__Work to complete__:
Take the data below and repeat it exactly.

* * * *

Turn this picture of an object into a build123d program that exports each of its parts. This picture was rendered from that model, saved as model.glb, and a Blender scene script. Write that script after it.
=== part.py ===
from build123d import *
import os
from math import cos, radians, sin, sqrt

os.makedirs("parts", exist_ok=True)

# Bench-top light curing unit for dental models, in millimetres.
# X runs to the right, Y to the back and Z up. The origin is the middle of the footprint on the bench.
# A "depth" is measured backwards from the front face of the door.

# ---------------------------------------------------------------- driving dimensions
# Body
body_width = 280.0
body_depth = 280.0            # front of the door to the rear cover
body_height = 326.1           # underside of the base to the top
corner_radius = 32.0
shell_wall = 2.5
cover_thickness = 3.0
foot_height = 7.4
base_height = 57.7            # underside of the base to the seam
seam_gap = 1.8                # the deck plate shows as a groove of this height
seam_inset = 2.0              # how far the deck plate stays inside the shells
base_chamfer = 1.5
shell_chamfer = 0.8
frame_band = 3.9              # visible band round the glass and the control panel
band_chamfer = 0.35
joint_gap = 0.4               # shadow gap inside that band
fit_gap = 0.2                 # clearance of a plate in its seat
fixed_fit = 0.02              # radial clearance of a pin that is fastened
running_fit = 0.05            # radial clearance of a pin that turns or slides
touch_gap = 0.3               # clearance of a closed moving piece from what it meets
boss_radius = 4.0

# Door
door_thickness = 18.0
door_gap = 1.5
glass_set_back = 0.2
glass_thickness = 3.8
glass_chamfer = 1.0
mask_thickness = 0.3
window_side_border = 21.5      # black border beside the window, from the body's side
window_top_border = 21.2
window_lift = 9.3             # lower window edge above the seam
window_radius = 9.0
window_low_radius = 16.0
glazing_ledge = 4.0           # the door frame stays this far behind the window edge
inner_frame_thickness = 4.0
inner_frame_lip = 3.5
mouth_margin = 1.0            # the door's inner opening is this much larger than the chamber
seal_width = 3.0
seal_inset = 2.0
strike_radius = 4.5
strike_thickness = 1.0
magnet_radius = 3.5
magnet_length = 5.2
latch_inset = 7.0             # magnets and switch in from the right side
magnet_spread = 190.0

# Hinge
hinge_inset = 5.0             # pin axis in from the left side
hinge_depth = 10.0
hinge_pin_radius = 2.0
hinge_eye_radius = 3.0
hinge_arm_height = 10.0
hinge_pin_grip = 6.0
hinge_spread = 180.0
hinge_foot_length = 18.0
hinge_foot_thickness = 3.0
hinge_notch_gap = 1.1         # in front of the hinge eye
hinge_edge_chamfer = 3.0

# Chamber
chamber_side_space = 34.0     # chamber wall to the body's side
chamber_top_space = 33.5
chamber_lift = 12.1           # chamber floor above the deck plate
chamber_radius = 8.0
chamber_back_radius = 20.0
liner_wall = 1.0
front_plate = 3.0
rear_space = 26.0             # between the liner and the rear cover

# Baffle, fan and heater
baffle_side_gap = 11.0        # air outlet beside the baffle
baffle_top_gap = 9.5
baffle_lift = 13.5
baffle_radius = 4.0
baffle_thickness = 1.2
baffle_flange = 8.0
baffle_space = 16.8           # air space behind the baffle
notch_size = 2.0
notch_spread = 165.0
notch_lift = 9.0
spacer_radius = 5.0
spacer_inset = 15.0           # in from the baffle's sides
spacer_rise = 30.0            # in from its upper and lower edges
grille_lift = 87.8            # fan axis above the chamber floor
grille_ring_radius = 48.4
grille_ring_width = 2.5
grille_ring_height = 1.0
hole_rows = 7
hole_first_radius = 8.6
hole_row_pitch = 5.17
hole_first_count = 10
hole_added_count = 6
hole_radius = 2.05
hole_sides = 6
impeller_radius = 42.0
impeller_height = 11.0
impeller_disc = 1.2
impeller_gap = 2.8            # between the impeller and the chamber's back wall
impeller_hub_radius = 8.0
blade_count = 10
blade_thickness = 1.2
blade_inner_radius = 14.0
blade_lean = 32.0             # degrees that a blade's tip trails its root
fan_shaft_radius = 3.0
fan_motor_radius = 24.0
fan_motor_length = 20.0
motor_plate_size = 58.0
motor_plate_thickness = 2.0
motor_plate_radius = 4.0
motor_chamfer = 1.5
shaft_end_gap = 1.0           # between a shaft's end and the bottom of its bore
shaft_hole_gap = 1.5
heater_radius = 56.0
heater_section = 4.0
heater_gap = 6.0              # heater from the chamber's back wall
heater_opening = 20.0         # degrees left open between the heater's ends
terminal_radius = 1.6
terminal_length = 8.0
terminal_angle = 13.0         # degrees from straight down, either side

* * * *

__Final result__:
Turn this picture of an object into a build123d program that exports each of its parts. This picture was rendered from that model, saved as model.glb, and a Blender scene script. Write that script after it.
=== part.py ===
from build123d import *
import os
from math import cos, radians, sin, sqrt

os.makedirs("parts", exist_ok=True)

# Bench-top light curing unit for dental models, in millimetres.
# X runs to the right, Y to the back and Z up. The origin is the middle of the footprint on the bench.
# A "depth" is measured backwards from the front face of the door.

# ---------------------------------------------------------------- driving dimensions
# Body
body_width = 280.0
body_depth = 280.0            # front of the door to the rear cover
body_height = 326.1           # underside of the base to the top
corner_radius = 32.0
shell_wall = 2.5
cover_thickness = 3.0
foot_height = 7.4
base_height = 57.7            # underside of the base to the seam
seam_gap = 1.8                # the deck plate shows as a groove of this height
seam_inset = 2.0              # how far the deck plate stays inside the shells
base_chamfer = 1.5
shell_chamfer = 0.8
frame_band = 3.9              # visible band round the glass and the control panel
band_chamfer = 0.35
joint_gap = 0.4               # shadow gap inside that band
fit_gap = 0.2                 # clearance of a plate in its seat
fixed_fit = 0.02              # radial clearance of a pin that is fastened
running_fit = 0.05            # radial clearance of a pin that turns or slides
touch_gap = 0.3               # clearance of a closed moving piece from what it meets
boss_radius = 4.0

# Door
door_thickness = 18.0
door_gap = 1.5
glass_set_back = 0.2
glass_thickness = 3.8
glass_chamfer = 1.0
mask_thickness = 0.3
window_side_border = 21.5      # black border beside the window, from the body's side
window_top_border = 21.2
window_lift = 9.3             # lower window edge above the seam
window_radius = 9.0
window_low_radius = 16.0
glazing_ledge = 4.0           # the door frame stays this far behind the window edge
inner_frame_thickness = 4.0
inner_frame_lip = 3.5
mouth_margin = 1.0            # the door's inner opening is this much larger than the chamber
seal_width = 3.0
seal_inset = 2.0
strike_radius = 4.5
strike_thickness = 1.0
magnet_radius = 3.5
magnet_length = 5.2
latch_inset = 7.0             # magnets and switch in from the right side
magnet_spread = 190.0

# Hinge
hinge_inset = 5.0             # pin axis in from the left side
hinge_depth = 10.0
hinge_pin_radius = 2.0
hinge_eye_radius = 3.0
hinge_arm_height = 10.0
hinge_pin_grip = 6.0
hinge_spread = 180.0
hinge_foot_length = 18.0
hinge_foot_thickness = 3.0
hinge_notch_gap = 1.1         # in front of the hinge eye
hinge_edge_chamfer = 3.0

# Chamber
chamber_side_space = 34.0     # chamber wall to the body's side
chamber_top_space = 33.5
chamber_lift = 12.1           # chamber floor above the deck plate
chamber_radius = 8.0
chamber_back_radius = 20.0
liner_wall = 1.0
front_plate = 3.0
rear_space = 26.0             # between the liner and the rear cover

# Baffle, fan and heater
baffle_side_gap = 11.0        # air outlet beside the baffle
baffle_top_gap = 9.5
baffle_lift = 13.5
baffle_radius = 4.0
baffle_thickness = 1.2
baffle_flange = 8.0
baffle_space = 16.8           # air space behind the baffle
notch_size = 2.0
notch_spread = 165.0
notch_lift = 9.0
spacer_radius = 5.0
spacer_inset = 15.0           # in from the baffle's sides
spacer_rise = 30.0            # in from its upper and lower edges
grille_lift = 87.8            # fan axis above the chamber floor
grille_ring_radius = 48.4
grille_ring_width = 2.5
grille_ring_height = 1.0
hole_rows = 7
hole_first_radius = 8.6
hole_row_pitch = 5.17
hole_first_count = 10
hole_added_count = 6
hole_radius = 2.05
hole_sides = 6
impeller_radius = 42.0
impeller_height = 11.0
impeller_disc = 1.2
impeller_gap = 2.8            # between the impeller and the chamber's back wall
impeller_hub_radius = 8.0
blade_count = 10
blade_thickness = 1.2
blade_inner_radius = 14.0
blade_lean = 32.0             # degrees that a blade's tip trails its root
fan_shaft_radius = 3.0
fan_motor_radius = 24.0
fan_motor_length = 20.0
motor_plate_size = 58.0
motor_plate_thickness = 2.0
motor_plate_radius = 4.0
motor_chamfer = 1.5
shaft_end_gap = 1.0           # between a shaft's end and the bottom of its bore
shaft_hole_gap = 1.5
heater_radius = 56.0
heater_section = 4.0
heater_gap = 6.0              # heater from the chamber's back wall
heater_opening = 20.0         # degrees left open between the heater's ends
terminal_radius = 1.6
terminal_length = 8.0
terminal_angle = 13.0         # degrees from straight down, either side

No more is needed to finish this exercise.